The McLaren design team, led by designer Peter Wilkins, was tasked with incorporating the JVCKENWOOD CAROPTRONICS system into the 675LT Coupe. Working closely with JVCKENWOOD’s Japan-based team, they focused their attention on the interior of the 675LT Coupe. The interior of a McLaren road car is a purposeful and minimalist environment and, with its emphasis on weight savings, the 675LT Coupe is one of the most extreme of all. This made it the ideal starting point for the McLaren 675LT JVCKENWOOD Concept.
To incorporate JVCKENWOOD’s technology, the team created a layered and panoramic yet purposeful interior using a mix of classic McLaren materials and innovative new fabrics. The result is still recognizable as McLaren, but takes interior design a step forward. Carbon Black Nappa Leather is used to finish the top of the bespoke dashboard, upper beltline and forward portion of the central floor tunnel. A new Geometric Black Technical Fabric with a waxy grained finish to prevent reflections is applied to the area in front of the driver. This is then positioned to appear as if it is floating by a strip of Satellite Grey Technical Fabric across the dash area and into the doors. The usual center console is removed altogether with the air conditioning system, a delete option on the 675LT, to offer an even more spacious feel. The steering wheel is borrowed from the most exclusive McLaren model, the track-devoted McLaren P1™ GTR, with the IPAS and DRS buttons replaced by positioning controls for the Head-Up Display (HUD) with fighter plane inspired graphics. The HUD makes conventional instruments redundant, replaced by a vent framed by satin carbon fiber to provide cooling air directly to the driver. A flash of colour is provided by Calypso Orange anodized vertical strakes, a color and material that also surrounds the steering wheel-mounted start/stop button.

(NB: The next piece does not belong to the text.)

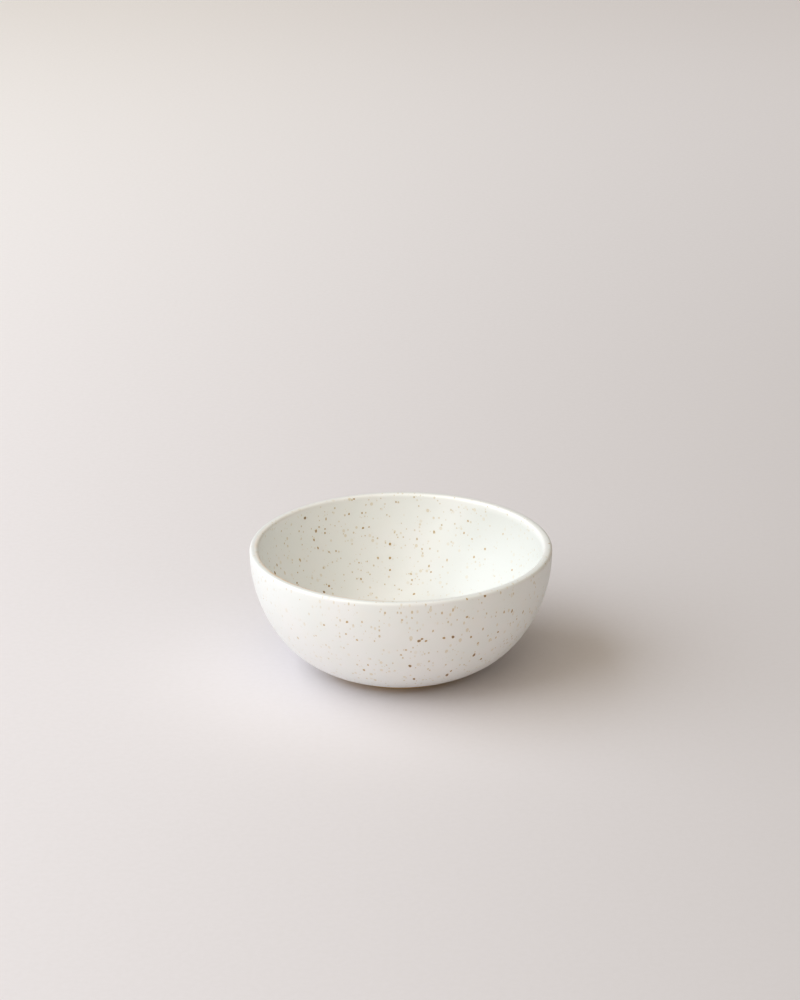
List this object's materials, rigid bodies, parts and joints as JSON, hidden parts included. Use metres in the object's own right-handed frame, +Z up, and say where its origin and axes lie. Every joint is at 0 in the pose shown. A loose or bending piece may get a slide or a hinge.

Calypso Orange Nappa Leather is applied to the bolsters of the 675LT racing seats and to the armrests around the hip point. These disappear out of sight once the driver is seated to give a focus on driving. The orange accent chases the eye down through to the tunnel-mounted leg restraints. Further flashes of orange appear on the seat shoulders for the seat belt guides. For the seat backs, centre of the tunnel and armrests, more Satellite Grey Technical Fabric is employed. The seat centre and floormats, complete with 675LT logo, are covered in hard wearing Strata Ribbed Textile, a new material for this concept. Above the driver sits the monitor for the Digital Rear View Monitor (DRVM). It has been integrated into the Carbon Black Nappa Leather headliner and framed with Deep Cobalt Blue stitching that continues back across above the driver and passenger.

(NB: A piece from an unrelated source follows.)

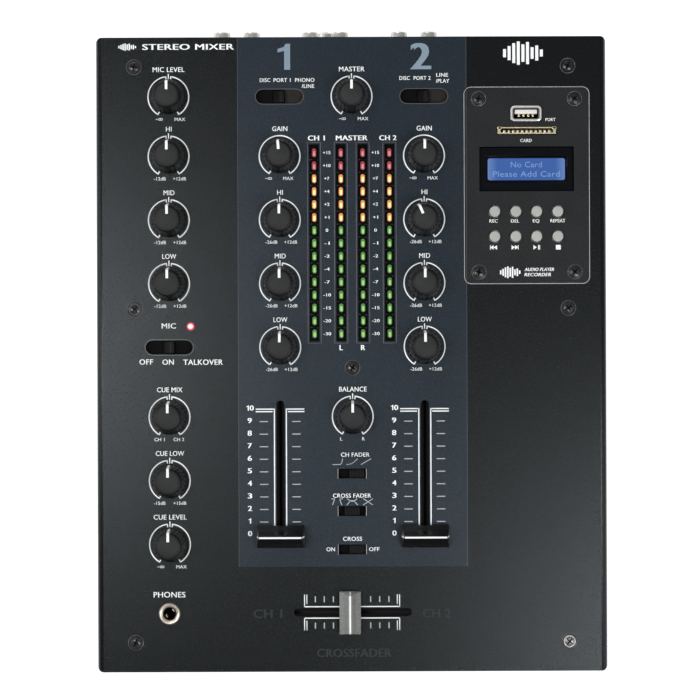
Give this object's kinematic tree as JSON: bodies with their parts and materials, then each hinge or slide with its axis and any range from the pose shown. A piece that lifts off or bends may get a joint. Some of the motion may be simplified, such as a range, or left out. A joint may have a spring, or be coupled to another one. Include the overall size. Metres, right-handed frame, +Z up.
{
  "type": "dj mixer",
  "caption": "Table-top DJ mixer: black steel case, rotary knobs, channel faders, crossfader, level meters, player module with screen and buttons, rear sockets.",
  "frame": {"origin": "on the table surface under the middle of the bounding box", "axes": "+Z up, +X to the right and +Y to the rear as the person at the controls sees it"},
  "size_m": [0.254, 0.3224, 0.1077],
  "materials": {
    "powder_coat_black": "satin",
    "slate_paint": "satin",
    "plate_black": "satin",
    "print_white": "matte",
    "print_dim": "matte",
    "rubber_black": "matte",
    "control_black": "satin",
    "cap_grey": "satin",
    "button_grey": "satin",
    "nickel": "polished",
    "tinned_steel": "satin",
    "screw_black": "satin",
    "plastic_black": "satin",
    "plastic_white": "satin",
    "plastic_red": "satin",
    "board_green": "satin",
    "screen_blue": "polished",
    "lamp_red": "polished",
    "lamp_green": "polished",
    "lamp_amber": "polished",
    "core_steel": "satin",
    "copper": "satin"
  },
  "bodies": {
    "case": {"top_panel": "powder_coat_black", "base_tray": "powder_coat_black", "foot_front_left": "rubber_black", "foot_rear_left": "rubber_black", "foot_front_right": "rubber_black", "foot_rear_right": "rubber_black", "fader_ch1_body": "tinned_steel", "fader_ch2_body": "tinned_steel", "crossfader_body": "tinned_steel", "control_board": "board_green", "meter_block": "plastic_black", "phones_bush": "nickel", "phones_jack": "plastic_black", "player_plate": "plate_black", "stick_socket": "nickel", "card_socket": "tinned_steel", "screen_module": "plastic_black", "screen_glass": "screen_blue", "player_board": "board_green", "rear_board": "plastic_black", "ground_post": "nickel", "mic_input": "plastic_black", "mains_inlet": "plastic_black", "transformer": "core_steel", "power_board": "board_green"},
    "knob_mic_level": {"knob_mic_level": "control_black"},
    "knob_master": {"knob_master": "control_black"},
    "knob_balance": {"knob_balance": "control_black"},
    "knob_mic_hi": {"knob_mic_hi": "control_black"},
    "knob_mic_mid": {"knob_mic_mid": "control_black"},
    "knob_mic_low": {"knob_mic_low": "control_black"},
    "knob_cue_mix": {"knob_cue_mix": "control_black"},
    "knob_cue_low": {"knob_cue_low": "control_black"},
    "knob_cue_level": {"knob_cue_level": "control_black"},
    "knob_ch1_gain": {"knob_ch1_gain": "control_black"},
    "knob_ch1_hi": {"knob_ch1_hi": "control_black"},
    "knob_ch1_mid": {"knob_ch1_mid": "control_black"},
    "knob_ch1_low": {"knob_ch1_low": "control_black"},
    "knob_ch2_gain": {"knob_ch2_gain": "control_black"},
    "knob_ch2_hi": {"knob_ch2_hi": "control_black"},
    "knob_ch2_mid": {"knob_ch2_mid": "control_black"},
    "knob_ch2_low": {"knob_ch2_low": "control_black"},
    "fader_ch1_cap": {"fader_ch1_cap": "control_black"},
    "fader_ch2_cap": {"fader_ch2_cap": "control_black"},
    "crossfader_cap": {"crossfader_cap": "cap_grey"},
    "switch_ch1_input": {"switch_ch1_input": "control_black"},
    "switch_ch2_input": {"switch_ch2_input": "control_black"},
    "switch_mic": {"switch_mic": "control_black"},
    "switch_channel_curve": {"switch_channel_curve": "control_black"},
    "switch_cross_curve": {"switch_cross_curve": "control_black"},
    "switch_cross_enable": {"switch_cross_enable": "control_black"},
    "button_record": {"button_record": "button_grey"},
    "button_delete": {"button_delete": "button_grey"},
    "button_equaliser": {"button_equaliser": "button_grey"},
    "button_repeat": {"button_repeat": "button_grey"},
    "button_previous": {"button_previous": "button_grey"},
    "button_next": {"button_next": "button_grey"},
    "button_play": {"button_play": "button_grey"},
    "button_stop": {"button_stop": "button_grey"},
    "power_rocker": {"power_rocker": "plastic_black"}
  },
  "joints": [
    {"name": "knob_mic_level_turn", "type": "hinge", "parent": "case", "child": "knob_mic_level", "pos_m": [-0.0908, 0.1252, 0.1], "axis": [0, 0, 1], "range_deg": [-145, 145]},
    {"name": "knob_master_turn", "type": "hinge", "parent": "case", "child": "knob_master", "pos_m": [0.0004, 0.1252, 0.1], "axis": [0, 0, 1], "range_deg": [-145, 145]},
    {"name": "knob_balance_turn", "type": "hinge", "parent": "case", "child": "knob_balance", "pos_m": [0.0004, -0.0342, 0.1], "axis": [0, 0, 1], "range_deg": [-145, 145]},
    {"name": "knob_mic_hi_turn", "type": "hinge", "parent": "case", "child": "knob_mic_hi", "pos_m": [-0.0908, 0.0956, 0.1], "axis": [0, 0, 1], "range_deg": [-145, 145]},
    {"name": "knob_mic_mid_turn", "type": "hinge", "parent": "case", "child": "knob_mic_mid", "pos_m": [-0.0908, 0.0639, 0.1], "axis": [0, 0, 1], "range_deg": [-145, 145]},
    {"name": "knob_mic_low_turn", "type": "hinge", "parent": "case", "child": "knob_mic_low", "pos_m": [-0.0908, 0.0322, 0.1], "axis": [0, 0, 1], "range_deg": [-145, 145]},
    {"name": "knob_cue_mix_turn", "type": "hinge", "parent": "case", "child": "knob_cue_mix", "pos_m": [-0.0908, -0.0342, 0.1], "axis": [0, 0, 1], "range_deg": [-145, 145]},
    {"name": "knob_cue_low_turn", "type": "hinge", "parent": "case", "child": "knob_cue_low", "pos_m": [-0.0908, -0.0659, 0.1], "axis": [0, 0, 1], "range_deg": [-145, 145]},
    {"name": "knob_cue_level_turn", "type": "hinge", "parent": "case", "child": "knob_cue_level", "pos_m": [-0.0908, -0.0976, 0.1], "axis": [0, 0, 1], "range_deg": [-145, 145]},
    {"name": "knob_ch1_gain_turn", "type": "hinge", "parent": "case", "child": "knob_ch1_gain", "pos_m": [-0.03555, 0.0956, 0.1], "axis": [0, 0, 1], "range_deg": [-145, 145]},
    {"name": "knob_ch1_hi_turn", "type": "hinge", "parent": "case", "child": "knob_ch1_hi", "pos_m": [-0.03555, 0.0639, 0.1], "axis": [0, 0, 1], "range_deg": [-145, 145]},
    {"name": "knob_ch1_mid_turn", "type": "hinge", "parent": "case", "child": "knob_ch1_mid", "pos_m": [-0.03555, 0.0322, 0.1], "axis": [0, 0, 1], "range_deg": [-145, 145]},
    {"name": "knob_ch1_low_turn", "type": "hinge", "parent": "case", "child": "knob_ch1_low", "pos_m": [-0.03555, 0.0005, 0.1], "axis": [0, 0, 1], "range_deg": [-145, 145]},
    {"name": "knob_ch2_gain_turn", "type": "hinge", "parent": "case", "child": "knob_ch2_gain", "pos_m": [0.03635, 0.0956, 0.1], "axis": [0, 0, 1], "range_deg": [-145, 145]},
    {"name": "knob_ch2_hi_turn", "type": "hinge", "parent": "case", "child": "knob_ch2_hi", "pos_m": [0.03635, 0.0639, 0.1], "axis": [0, 0, 1], "range_deg": [-169, 121]},
    {"name": "knob_ch2_mid_turn", "type": "hinge", "parent": "case", "child": "knob_ch2_mid", "pos_m": [0.03635, 0.0322, 0.1], "axis": [0, 0, 1], "range_deg": [-145, 145]},
    {"name": "knob_ch2_low_turn", "type": "hinge", "parent": "case", "child": "knob_ch2_low", "pos_m": [0.03635, 0.0005, 0.1], "axis": [0, 0, 1], "range_deg": [-145, 145]},
    {"name": "fader_ch1_slide", "type": "slide", "parent": "case", "child": "fader_ch1_cap", "axis": [0, 1, 0], "range_m": [0, 0.06]},
    {"name": "fader_ch2_slide", "type": "slide", "parent": "case", "child": "fader_ch2_cap", "axis": [0, 1, 0], "range_m": [0, 0.06]},
    {"name": "crossfader_slide", "type": "slide", "parent": "case", "child": "crossfader_cap", "axis": [1, 0, 0], "range_m": [-0.0211, 0.0239]},
    {"name": "switch_ch1_input_slide", "type": "slide", "parent": "case", "child": "switch_ch1_input", "axis": [1, 0, 0], "range_m": [-0.006, 0.006]},
    {"name": "switch_ch2_input_slide", "type": "slide", "parent": "case", "child": "switch_ch2_input", "axis": [1, 0, 0], "range_m": [-0.006, 0.006]},
    {"name": "switch_mic_slide", "type": "slide", "parent": "case", "child": "switch_mic", "axis": [1, 0, 0], "range_m": [-0.006, 0.006]},
    {"name": "switch_channel_curve_slide", "type": "slide", "parent": "case", "child": "switch_channel_curve", "axis": [1, 0, 0], "range_m": [-0.0048, 0]},
    {"name": "switch_cross_curve_slide", "type": "slide", "parent": "case", "child": "switch_cross_curve", "axis": [1, 0, 0], "range_m": [-0.0024, 0.0024]},
    {"name": "switch_cross_enable_slide", "type": "slide", "parent": "case", "child": "switch_cross_enable", "axis": [1, 0, 0], "range_m": [-0.0048, 0]},
    {"name": "button_record_press", "type": "slide", "parent": "case", "child": "button_record", "axis": [0, 0, -1], "range_m": [0, 0.0005], "stiffness_N_per_m": 600, "springref_m": -0.0005},
    {"name": "button_delete_press", "type": "slide", "parent": "case", "child": "button_delete", "axis": [0, 0, -1], "range_m": [0, 0.0005], "stiffness_N_per_m": 600, "springref_m": -0.0005},
    {"name": "button_equaliser_press", "type": "slide", "parent": "case", "child": "button_equaliser", "axis": [0, 0, -1], "range_m": [0, 0.0005], "stiffness_N_per_m": 600, "springref_m": -0.0005},
    {"name": "button_repeat_press", "type": "slide", "parent": "case", "child": "button_repeat", "axis": [0, 0, -1], "range_m": [0, 0.0005], "stiffness_N_per_m": 600, "springref_m": -0.0005},
    {"name": "button_previous_press", "type": "slide", "parent": "case", "child": "button_previous", "axis": [0, 0, -1], "range_m": [0, 0.0005], "stiffness_N_per_m": 600, "springref_m": -0.0005},
    {"name": "button_next_press", "type": "slide", "parent": "case", "child": "button_next", "axis": [0, 0, -1], "range_m": [0, 0.0005], "stiffness_N_per_m": 600, "springref_m": -0.0005},
    {"name": "button_play_press", "type": "slide", "parent": "case", "child": "button_play", "axis": [0, 0, -1], "range_m": [0, 0.0005], "stiffness_N_per_m": 600, "springref_m": -0.0005},
    {"name": "button_stop_press", "type": "slide", "parent": "case", "child": "button_stop", "axis": [0, 0, -1], "range_m": [0, 0.0005], "stiffness_N_per_m": 600, "springref_m": -0.0005},
    {"name": "power_rocker_tilt", "type": "hinge", "parent": "case", "child": "power_rocker", "pos_m": [0.098, 0.1504, 0.0585], "axis": [1, 0, 0], "range_deg": [-20, 0]}
  ]
}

The already dramatic exterior of the 675LT Coupe is little changed. Key functional differences are the door-mounted rear view camera blades and third camera mounted above the rear number plate with its housing painted Palladium Grey. More visible are JVCKENWOOD silver racing stripes that start from the front hood-mounted McLaren badge and continue over the roof to finish ahead of the Longtail Airbrake. The stripes are also applied to each side of the 675LT where they disappear into the air intakes. The silver contrasts against the Onyx Black bodywork and provides a visual link to the gloss black machined Super-Lightweight 675LT alloy wheels, as well as the part-grey theme of the interior.
JVCKENWOOD TECH OVERVIEW
The technologies incorporated by JVCKENWOOD into the 675LT are staggering. Offering a fully digital cockpit experience, it demonstrates the best of JVCKENWOOD’s CAROPTRONICS sensing device systems. JVCKENWOOD’s all-in-one Head-Up Display (HUD) system combines with its Advanced Driver Assistance Systems (ADAS) to communicate information to the driver. The system has three components as follows:
1. The HUD system replaces the conventional instrument cluster, and the driver receives all necessary information from the HUD with very little eye movement necessary, especially compared to a traditional display, which requires glancing downward for vehicle information. The advantage for the driver is concentration on the road is optimal, contributing to control, safety and security. The ADAS detect the presence of vehicles, and the display interface devices communicates information collected to drivers.
2. In addition to the HUD, aerodynamic digital cameras replace the wing mirrors of the 675LT Coupé. The design of these electronic mirrors reduce weight and drag resistance, while also aiding downforce at high speed.
3. The third component of the CAROPTRONICS system in the McLaren 675LT JVCKENWOOD Concept is DRVM which replaces a conventional rear view mirror. The combination of three cameras, one on each side and one at the rear of the vehicle, offers a wider rear field of view. The DRVM is effective at reducing blind spots thanks to high resolution imagery and optimisation of the driver’s control.
The McLaren 675LT JVCKENWOOD Concept will be on display at the JVCKENWOOD stand (1702), 6-9 January at CES in Las Vegas. A press conference with an overview of the car and its capabilities will be held on 7 January at 18.00 PST at the JVCKENWOOD stand in North Hall.